The question then becomes: is raising our kids in Switzerland instead of Sweden really worth a million dollars to us? Or: would we be willing to move to Sweden for a million dollars?
Is this a legitimate way to frame the question? Note that our income and taxes would be approximately the same in either country, for complicated reasons, and so I believe there really is a $50K/year impact on our bottom line (except that we may choose to work less when our expenses are lower and besides the sunk cost of years already spent here.)
This is striking to me because I have often read Bogleheads threads about people spending hundreds of thousands of dollars to put their kids into private schools or exclusive colleges. I have always thought, wow, what a crazy system that is in the USA, thank goodness we don't have to work and save for such expenses here. Maybe all the while we have been doing that, and then some?
We found it helpful to house hunt. In our case we decided it was worth staying in a HCOL area (Bay Area), but we didn't know that until we looked around and did up different budgets. We found that for us, other than the cost of housing, it was not that much cheaper to live elsewhere and some expenses here are actually cheaper.

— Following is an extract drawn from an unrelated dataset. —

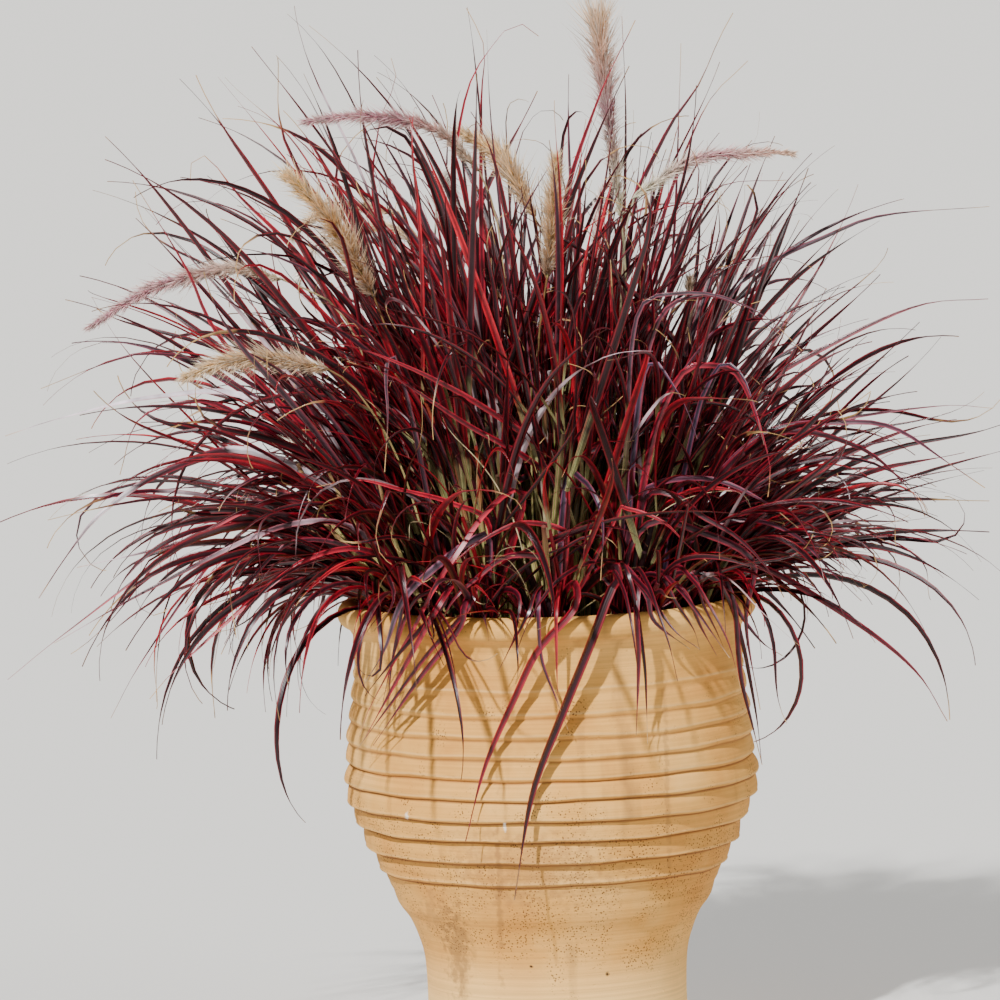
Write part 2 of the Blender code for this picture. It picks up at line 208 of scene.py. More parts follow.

We have done some window shopping. I think it is fair to say that all of our costs would be halved, including food/transport/housing/etc, except for healthcare which be free instead of costing ~$10K/year for the family. The equity in our current house should be sufficient to buy a new one without a mortgage.
This difference is mostly due to the CHF:SEK foreign exchange rate. The Swiss Franc has almost doubled in value relative to the Swedish Kronor over the past decade. This is currently a negative thing for us, since our income is mostly sourced from abroad, but it would be positive to "lock in" those gains by replacing the real-estate (home) and bonds in our portfolio.
If Sweden = Swizterland in terms of your standard of living/quality of life/education, etc., then why don't you move there?